NOTE: Whitening is not a “one-time” procedure. If you are looking to maintain the white color of your teeth, the whitening process has to be repeated time and again.
What It’s Used For
The tooth has an outer layer known as the enamel. When scattering light is reflected off the enamel, it results in the natural color of your tooth. The color of the dentine under the enamel also plays a part in determining the color of the tooth.
The thickness or roughness of the enamel is determined by the genes dominant in your body. When the enamel is thinner, the color of the dentine is more pronounced. The level of roughness (or otherwise) of the enamel is also going to play a role in determining the level of reflection of light (and as such, the color of the tooth).
Every day, there is a pellicle (essentially, a thin coating) that forms on the enamel. The purpose of the pellicle is picking stains. There are also pores on the enamel that helps to hold any stains.
The following are the major reasons why teeth easily get yellow:
- The use of tobacco: The excessive use of tobacco over time will eventually smear the teeth
- The consumption of dark-colored drinks: When you drink dark-colored drinks (coffee, tea, cola, red wine, etc.) on a regular basis, your teeth will also develop color
- Poor oral hygiene: An inability to take good care of your teeth will cause discoloration as well, as your teeth pick up stains everywhere.
- Aging: Also, as you get older, the enamel gets thinner and the dentine under it gets darker as well. Thus, the teeth naturally become less bright.
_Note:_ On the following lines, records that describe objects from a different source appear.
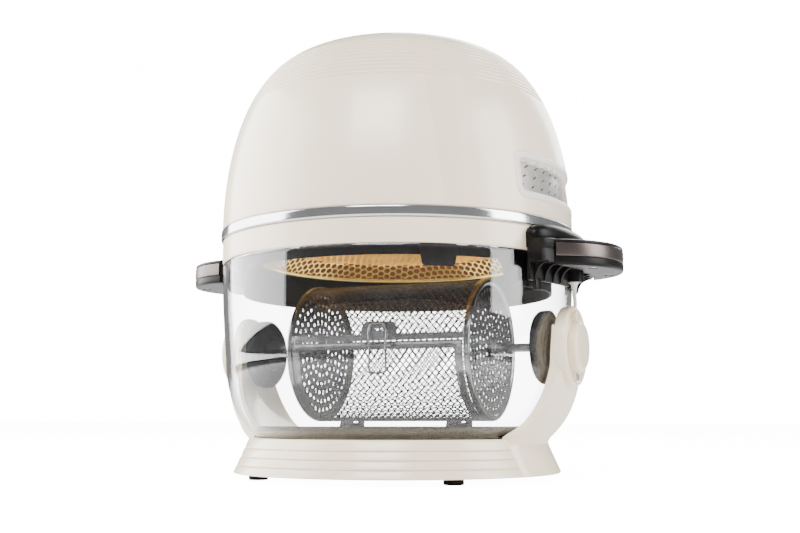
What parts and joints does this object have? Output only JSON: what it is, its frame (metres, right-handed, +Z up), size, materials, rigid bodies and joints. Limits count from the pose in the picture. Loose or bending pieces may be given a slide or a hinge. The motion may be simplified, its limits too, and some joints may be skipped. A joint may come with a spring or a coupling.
{
  "type": "hot-air fryer with glass bowl and rotisserie basket",
  "caption": "Countertop hot-air fryer: domed heater head with two paddle handles on a round glass bowl, stepped base with curved arms, and a motor-driven rotating mesh basket.",
  "frame": {"origin": "on the table at the bottom of the feet, under the bowl's axis", "axes": "+Z up, +X towards the arm that holds the basket motor, -Y towards the user at the front"},
  "size_m": [0.349, 0.27, 0.3292],
  "materials": {
    "cream_gloss": "gloss",
    "vent_plastic": "satin",
    "dark_plastic": "satin",
    "pad_plastic": "matte",
    "shield_black": "matte",
    "rubber": "matte",
    "cord_cream": "satin",
    "band_steel": "polished",
    "trim_metal": "satin metallic",
    "plate_steel": "polished dark",
    "basket_steel": "bright wire",
    "glass": "clear",
    "guard_metal": "warm plated",
    "shield_metal": "heat-tinted",
    "sheet_metal": "satin",
    "motor_metal": "satin",
    "element": "oxidised",
    "fan_plastic": "matte",
    "panel_black": "gloss",
    "board": "satin"
  },
  "bodies": {
    "base": {"base_shell": "cream_gloss", "bottom_plate": "dark_plastic", "foot_1": "rubber", "foot_2": "rubber", "foot_3": "rubber", "foot_4": "rubber", "arm_right": "cream_gloss", "arm_left": "cream_gloss", "pod_body": "cream_gloss", "pod_lid": "cream_gloss", "pod_screw": "sheet_metal", "gearmotor": "sheet_metal", "idler_cap": "cream_gloss", "lead": "cord_cream", "lead_plug": "cord_cream"},
    "rotor": {"magnet_rotor": "motor_metal"},
    "bowl": {"glass_bowl": "glass", "drip_tray": "plate_steel", "hub_right": "pad_plastic", "hub_left": "pad_plastic"},
    "basket": {"basket_mesh": "basket_steel", "basket_cap_right": "basket_steel", "basket_cap_left": "basket_steel", "basket_frame": "basket_steel", "rod_right": "basket_steel", "rod_left": "basket_steel", "drive_socket": "pad_plastic", "idler_socket": "pad_plastic", "latch_catch": "basket_steel"},
    "door": {"door_frame": "basket_steel", "door_mesh": "basket_steel"},
    "bail": {"latch_bail": "basket_steel"},
    "head": {"dome_shell": "cream_gloss", "steel_band": "band_steel", "lower_ring": "cream_gloss", "vent_right": "vent_plastic", "vent_left": "vent_plastic", "touch_panel": "panel_black", "control_board": "board", "chassis": "sheet_metal", "motor": "motor_metal", "heating_element": "element", "guard": "guard_metal", "heat_shield": "shield_metal", "air_skirt": "shield_black", "bracket_right": "dark_plastic", "bracket_left": "dark_plastic", "grip_right": "dark_plastic", "grip_left": "dark_plastic", "trim_right": "trim_metal", "trim_left": "trim_metal", "root_cover": "dark_plastic", "inlet": "dark_plastic", "handle_screws": "sheet_metal", "thermostat": "sheet_metal", "lead_socket": "dark_plastic"},
    "fan": {"motor_shaft": "sheet_metal", "convection_fan": "sheet_metal", "cooling_fan": "fan_plastic"}
  },
  "joints": [
    {"name": "bowl_lift", "type": "slide", "parent": "base", "child": "bowl", "axis": [0, 0, 1], "range_m": [0, 0.12]},
    {"name": "head_lift", "type": "slide", "parent": "bowl", "child": "head", "axis": [0, 0, 1], "range_m": [0, 0.12]},
    {"name": "basket_spin", "type": "hinge", "parent": "bowl", "child": "basket", "pos_m": [0, 0, 0.095], "axis": [1, 0, 0], "continuous": true},
    {"name": "rotor_spin", "type": "hinge", "parent": "base", "child": "rotor", "pos_m": [0, 0, 0.095], "axis": [1, 0, 0], "continuous": true},
    {"name": "door_swing", "type": "hinge", "parent": "basket", "child": "door", "pos_m": [0, 0.0016, 0.0404], "axis": [1, 0, 0], "range_deg": [0, 30]},
    {"name": "bail_swing", "type": "hinge", "parent": "door", "child": "bail", "pos_m": [0, -0.0545, 0.096], "axis": [1, 0, 0], "range_deg": [0, 11]},
    {"name": "fan_spin", "type": "hinge", "parent": "head", "child": "fan", "pos_m": [0, 0, 0.2], "axis": [0, 0, 1], "continuous": true}
  ],
  "couplings": [
    {"joint": "rotor_spin", "follows": "basket_spin", "ratio": 1}
  ]
}
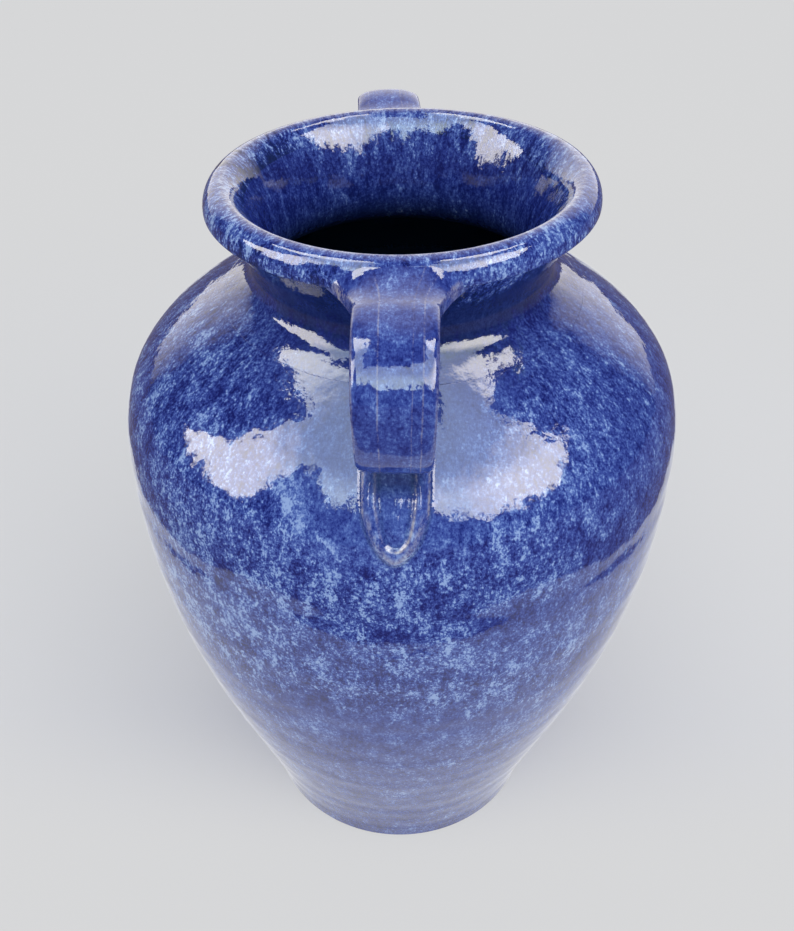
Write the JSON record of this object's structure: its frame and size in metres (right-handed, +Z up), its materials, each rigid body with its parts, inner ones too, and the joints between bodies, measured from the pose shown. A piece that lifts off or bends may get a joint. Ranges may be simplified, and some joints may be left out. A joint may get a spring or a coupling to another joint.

It is also possible for you to have stains that are embedded in your teeth. These stains are known as intrinsic stains, and they can be caused by various factors such as the exposure to excess fluoride (most probably as a child, when the teeth are still in the development process). Other causes of intrinsic stains are tetracycline antibiotics. These antibiotics are usually taken by pregnant women during the second stage of their pregnancy, and they can stain a child’s teeth. Tetracycline antibiotics can also be taken by children, and it tends to leave particles in teeth that are still developing.